Sample collection and analysis

The soil samples were collected in September 2012 before the start of the experiment. During the experiment, soil samples were collected in the topsoil (0–20 cm) and subsoil (20–40 cm) by a 5-cm-diameter corer in each plot after the wheat harvest (in June 2013, June 2014, and June 2015) and after the rice harvest (in November 2013, November 2014, and November 2015). The collected soil samples were transported to the laboratory in a timely manner, and animal and plant debris and stones were removed. The soil samples were air-dried in the shade. A portion of the soil samples was ground and passed through a 0.149-mm sieve. The parameters that were measured included soil TC, inorganic carbon, organic carbon, active organic carbon, and nutrients. The other portion of the air-dried soil samples was used to determine the soil aggregate composition. The soil aggregate composition was measured by the wet-sieving method, in which the soil aggregates of different particle sizes were obtained by using a soil aggregate analyzer (DIK-2001) and included large macroaggregates (>2.0 mm), small macroaggregates (2–0.25 mm), and microaggregates (0.25–0.053 mm)58.

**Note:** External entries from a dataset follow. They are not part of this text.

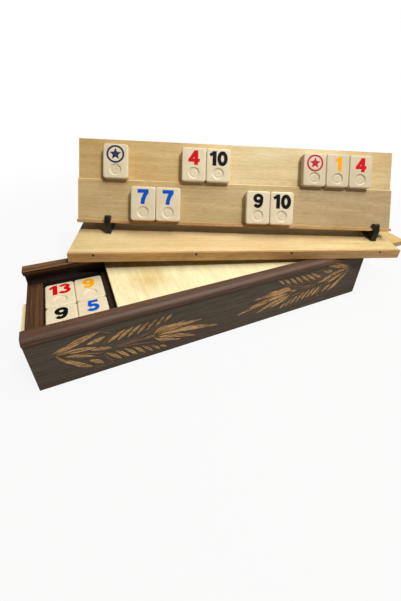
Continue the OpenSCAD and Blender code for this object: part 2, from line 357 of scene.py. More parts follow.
def paint(name, colour):
    """Number paint, with a slightly uneven coat."""
    coat = Shader(name, roughness=0.5, specular=0.12)
    uneven = coat.noise(coat.place((400, 400, 400)), detail=2)
    darker = tuple(channel * 0.82 for channel in colour[:3]) + (1.0,)
    coat.colour(coat.ramp(uneven, (0.3, darker), (0.6, colour)))
    return coat.material


def nail_metal():
    """Dull steel with darker spots."""
    metal = Shader("nail_steel", roughness=0.45)
    metal.bsdf.inputs["Metallic"].default_value = 0.9
    spots = metal.noise(metal.place((900, 900, 900)), detail=3)
    metal.colour(metal.ramp(spots, (0.4, rgb(58, 48, 40)), (0.65, rgb(112, 102, 92))))
    return metal.material


IVORY = moulded_plastic("ivory_plastic", rgb(230, 217, 187), rgb(222, 206, 174), 0.36, subsurface=0.1)
# Painted shade: a darker copy of the ivory for the tiles at the right end of the standing rack, where
# less light falls
SHADED_IVORY = moulded_plastic(
    "shaded_ivory_plastic", rgb(211, 196, 166), rgb(203, 187, 156), 0.4, subsurface=0.1
)
BLACK_PLASTIC = moulded_plastic("black_plastic", rgb(34, 34, 29), rgb(20, 20, 17), 0.4)
PAINTS = {
    "red": paint("red_paint", rgb(208, 4, 20)),
    "blue": paint("blue_paint", rgb(0, 86, 200)),
    "black": paint("black_paint", rgb(9, 9, 12)),
    "orange": paint("orange_paint", rgb(250, 170, 0)),
}
JOKER_PAINTS = {
    "blue": paint("joker_blue_paint", rgb(44, 56, 92)),
    "red": paint("joker_red_paint", rgb(188, 36, 66)),
}
FACE_WOOD = stained_wood("face_stain", rgb(98, 86, 73), rgb(90, 79, 66), rgb(80, 69, 58), 0.72)
RAIL_WOOD = stained_wood(
    "rail_stain", rgb(104, 70, 45), rgb(90, 60, 39), rgb(68, 44, 28), 0.58, specular=0.55
)
# A lighter copy of the rail stain, which paints light onto this rail's top, with painted shade on its
# upright faces below the nose
BACK_RAIL_WOOD = stained_wood(
    "back_rail_stain", rgb(142, 100, 60), rgb(118, 82, 48), rgb(70, 46, 26), 0.58, shade_upright_faces=True
)
# Painted shade on the inner face of the back wall, below y = 45 mm
BACK_WOOD = stained_wood(
    "back_stain", rgb(98, 86, 73), rgb(90, 79, 66), rgb(80, 69, 58), 0.72, shade_below_y=0.045
)
END_WOOD = stained_wood("end_stain", rgb(116, 78, 46), rgb(95, 62, 37), rgb(54, 34, 19), 0.55, grain="Y")
DIVIDER_WOOD = stained_wood(
    "divider_stain", rgb(62, 41, 26), rgb(50, 32, 20), rgb(28, 18, 10), 0.6, grain="Y"
)
# Place of a knot in the lid, in metres
LID_KNOT = (-0.067, -0.006, 0.056)
# Painted shade that darkens the lid towards its right end, which lies in the shadow of the racks
LID_WOOD = pale_wood(
    "lid_plywood", rgb(247, 240, 199), rgb(240, 226, 178), rgb(222, 190, 130),
    grain="Y", plies=1.4, contrast=0.45, knot=LID_KNOT,
    painted_light=((0.0, WHITE), (0.74, WHITE), (0.86, rgb(226, 206, 176)), (1.0, rgb(212, 188, 152))),
)
# Painted light: brightest in the middle of the board as a broad painted highlight, dimmer and cooler
# towards its ends
UPPER_WOOD = pale_wood(
    "upper_plywood", rgb(243, 219, 170), rgb(230, 199, 144), rgb(202, 162, 104),
    contrast=0.65, figure=5.0,
    painted_light=(
        (0.16, rgb(221, 210, 187)),
        (0.36, rgb(235, 229, 214)),
        (0.5, rgb(246, 255, 255)),
        (0.64, rgb(244, 252, 255)),
        (0.84, rgb(230, 229, 221)),
    ),
)
# Painted light: dimmer towards both ends of the piece
LYING_WOOD = pale_wood(
    "lying_plywood", rgb(238, 217, 170), rgb(226, 197, 145), rgb(200, 160, 106),
    offset=(0.2, 0.6, 0), contrast=0.6,
    painted_light=((0.2, rgb(244, 247, 238)), (0.5, WHITE), (0.84, rgb(242, 242, 232))),
)
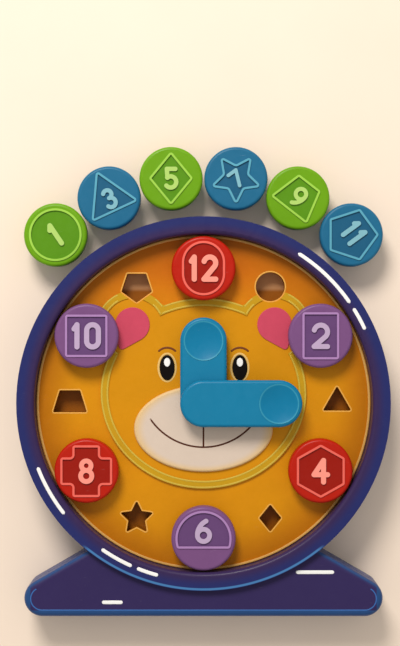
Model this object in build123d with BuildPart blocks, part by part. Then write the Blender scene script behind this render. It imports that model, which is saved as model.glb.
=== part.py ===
from build123d import *
import math
import os

os.makedirs("parts", exist_ok=True)

# A shape-sorting teaching clock lying on its back: +Z out of the dial, +Y towards twelve, +X towards three.
# The origin is on the hands' axis in the plane of the back. All sizes are in millimetres.

# Housing
body_diameter = 224
ring_width = 10.5
wall = 2.5
floor_thickness = 2.5
back_depth = 18
front_depth = 16
crown_outer_round = 4
crown_inner_round = 2.4
back_round = 3
seam_chamfer = 0.4
lip_thickness = 1.2
lip_height = 1.5
fit_gap = 0.2

# Foot that the clock stands on
foot_width = 216
foot_below = 16.5
foot_end_height = 22
foot_step = 4
foot_round = 3.4
shoulder_slope = 30
shoulder_run = 50

# Dial
dial_height = 22
dial_thickness = 2.5
dial_margin = 4.5
dial_lip_width = 1.4
dial_lip_height = 1
dial_lip_gap = 0.4
dial_lip_chamfer = 0.3
shelf_inset = 1.5

# Screws that hold the two shells together
boss_diameter = 8.8
front_boss_diameter = 6
screw_diameter = 3
screw_hole_gap = 0.2
screw_head_diameter = 5.6
screw_head_height = 2.2
head_recess_gap = 0.5
boss_ledge = 9
screw_length = 17
pilot_clearance = 1
head_round_share = 0.4
cross_share = 0.6
slot_width = 0.9
slot_depth = 0.7
ring_boss_angles = [15, 75, 105, 165, 205, 335]
foot_boss_x = 84

# Sockets and number pieces
disc_gap = 3.43
disc_ring_gap = 1.25
disc_thickness = 8.8
disc_top_round = 1.9
disc_bottom_round = 1.4
disc_float = 2.2
socket_depth = 10
cup_wall = 1.6
plug_gap = 0.6
plug_chamfer = 0.4
hole_corner = 0.6
seat_gap = 0.2
outline_stroke = 1.3
outline_corner = 1.6
relief_height = 0.6
panel_depth = 0.35
stroke_share = 0.19
digit_gap_share = 0.1
narrow_share = 0.36
wide_share = 0.7
paired_share = 0.62
star_notch_share = 0.5
cross_arm_share = 0.267
trapezoid_top_share = 0.6
trapezoid_drop_share = 0.45

# Loose pieces laid out in an arc above twelve
loose_ring_gap = 6.25
loose_arc_centre = 6.5
loose_gap = 1

# Bear's head
head_width = 124.6
head_height = 115.4
head_centre = 5.6
head_thickness = 1.6
ear_radius = 22.4
ear_x = 42.6
ear_y = 45.4
face_sink = 0.6
face_width = 115
face_height = 105.6
face_centre = 5.6
ear_rim = 4.6
ear_blend = 2.5
hole_margin = 0.8
inner_ear_margin = 1.2
inner_ear_x = 43
inner_ear_y = 47.2
inner_ear_radius = 10.4
inner_ear_tip_x = 49.2
inner_ear_tip_y = 34.4
inner_ear_tip_radius = 2.2
inner_ear_rise = 0.7
inlay_round_share = 0.4
peg_diameter = 4
peg_gap = 0.15
peg_x = 38
peg_y = 24
peg_reach = 1.2

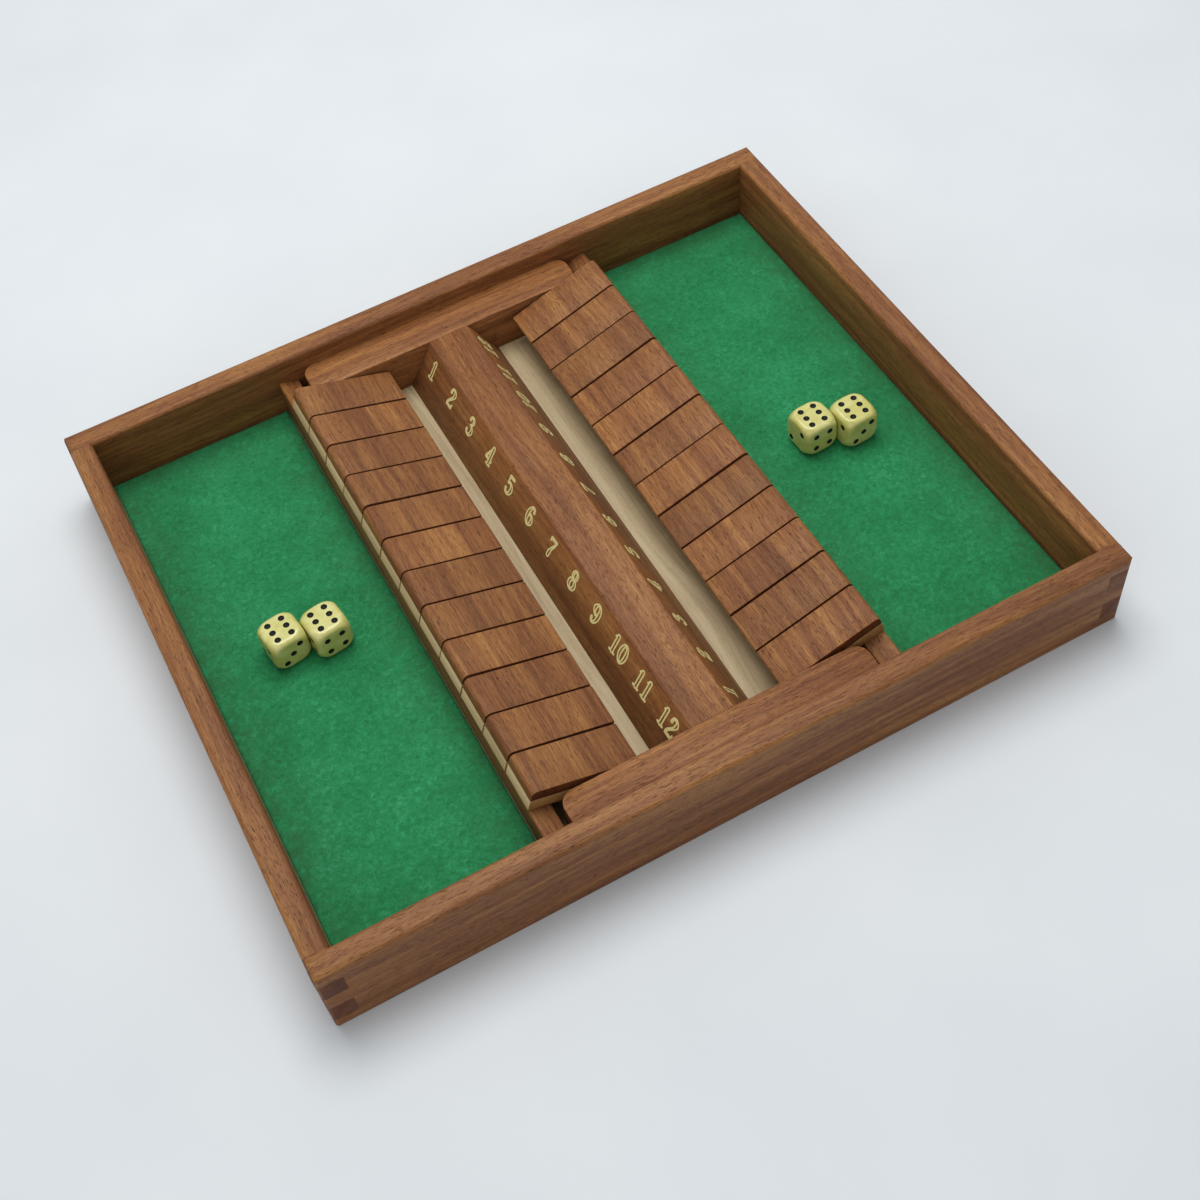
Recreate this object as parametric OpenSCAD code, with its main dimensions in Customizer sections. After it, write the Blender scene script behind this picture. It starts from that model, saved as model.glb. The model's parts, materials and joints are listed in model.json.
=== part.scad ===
// Shut the box game for two: a shallow wooden tray with a felt field at each end, a numbered ridge
// across the middle and a row of twelve turning tiles on each side of it, played with four dice.
// X runs from field to field, Y along the ridge, Z up. The origin is the middle of the underside.

/* [Tray] */
// Length of the tray, across both fields
tray_l = 340; // [320:1:380]
// Width of the tray, along the ridge
tray_w = 284; // [260:1:310]
// Height of the walls
wall_h = 40; // [38:0.5:50]
// Thickness of the walls
wall_t = 10; // [9:0.5:13]
// Radius of the eased rims and corners
rim_r = 2; // [1:0.25:3]
// Radius of the eased bottom edges
sole_r = 0.8; // [0.4:0.1:1.5]
// Height of one finger of the end walls in the corner joints
finger_h = 10; // [8:0.5:11]
// Distance of the outer fingers from the rim and from the bottom edge
finger_margin = 6; // [5:0.5:8]

/* [Floor] */
// Height of the underside of the base board above the table
base_z = 6; // [4:0.5:8]
// Thickness of the base board
base_t = 4; // [3:0.5:5]
// Depth of the groove that holds the base board
groove_d = 4; // [3:0.5:6]
// Thickness of the felt
felt_t = 1.5; // [1:0.1:2]
// Gap round the edge of the felt
felt_gap = 0.3; // [0.2:0.1:1]

/* [Ridge and end blocks] */
// Height of the ridge and the end blocks above the base board
ridge_h = 21; // [19.5:0.5:24]
// Width of the ridge at its top
ridge_top_w = 18.6; // [15:0.2:22]
// Width of the ridge at its foot
ridge_foot_w = 44; // [36:0.5:48]
// Radius of the eased top edges of the ridge
ridge_r = 1.2; // [0.6:0.1:2]
// Depth of an end block, along the ridge
block_d = 16; // [12:0.5:20]
// Gap between an end block and the rail beside it
block_gap = 2.5; // [1:0.25:6]
// Corner radius of an end block, seen from above
block_r = 6; // [3:0.5:9]

/* [Rails] */
// Distance between the outer faces of the two rails
rail_span = 153; // [150:0.5:160]
// Width of a rail
rail_t = 9; // [7:0.5:10]
// Height of the outer edge of a rail above the base board
rail_h = 18.5; // [17:0.5:20]
// Radius of the eased outer edge of a rail
rail_r = 1; // [0.5:0.1:1.6]

/* [Tiles] */
// Length of a tile
tile_l = 45; // [42:0.5:47]
// Thickness of each of the two plies of a tile
ply_t = 5.5; // [4.5:0.1:6]
// Slope of a tile that lies on its rail, in degrees
tile_tilt = 18; // [15:0.5:21]
// How far the tip of a lying tile stands out past its rail
tile_overhang = 0.3; // [0:0.1:1]
// Gap between neighbouring tiles
tile_gap = 0.6; // [0.3:0.05:0.8]
// Gap between the last tile and the end block
end_gap = 1; // [0.6:0.1:2]
// Radius of the rounded upper edge at the tip
nose_r = 5; // [2:0.25:5.25]
// Radius of the other eased edges across a tile
tile_edge_r = 0.8; // [0.4:0.1:1.2]
// Gap between a tile and what it comes to rest on
rest_gap = 0.3; // [0.2:0.05:0.5]

/* [Rods] */
// Diameter of a rod
rod_d = 3; // [2.5:0.1:4]
// Distance of a rod from the inner end of its tiles
rod_inset = 9; // [8:0.25:11]
// Depth of the hole in an end block
rod_seat = 8; // [5:0.5:10]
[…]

In addition, the TC content was measured by a CHN-440 element analyzer. The SOC content was determined by the external-heat K dichromate oxidation method. The LOC content was determined by the diluted-heat K dichromate oxidation method59.

Data calculation and analysis

The mass percentage of aggregates at a given particle size level was calculated as39.

$$(Ai \% )=MAi/Ms\ast 100 \% $$

where MAi is the mass of the aggregates of a given particle size level (>2.0 mm, 2–0.25 mm, or 0.25–0.053 mm), and Ms is the mass of the air-dried soil sample.

The MWD of the soil aggregates was calculated as39.

$$(MWD)={\sum }_{i=1}^{n}DiMAi/{\sum }_{i=1}^{n}MAi$$

where n = 3 is the number of the particle size levels of soil aggregates (>2.0 mm, 2–0.25 mm, or 0.25–0.053 mm), Di is the mean diameter of the aggregates of each particle size level (2.0 mm, 1.125 mm, and 0.152 mm), and MAi is the mass of aggregates of the corresponding particle size level.

The organic CPC of the soil aggregates was calculated as39.

$$(CPC)=\frac{MACi\ast MAi}{100},$$

where MACi is the organic carbon content of the aggregates of a given particle size level (>2.0 mm, 2–0.25 mm, or 0.25–0.053 mm), and MAi is the content of aggregates of a given particle size level (>2.0 mm, 2–0.25 mm, or 0.25–0.053 mm).

The rice yield was calculated as39

$$(ERY)=RY+\frac{WY\ast WP}{RP}$$

where RY is the rice yield, WY is the wheat yield, RP is the governmental purchase price of rice in that year, and WP is the governmental purchase price of wheat in that year.

The data analysis focused mainly on the soil samples collected in November 2015 (3 years after the experiment began). Data were first sorted with Microsoft Excel 2010, and analysis of variance (ANOVA) was then conducted with the software package SPSS 17.0, in which the Tukey method was used to perform multiple comparisons among the different treatments. Graphs and figures were created with Origin 8.0.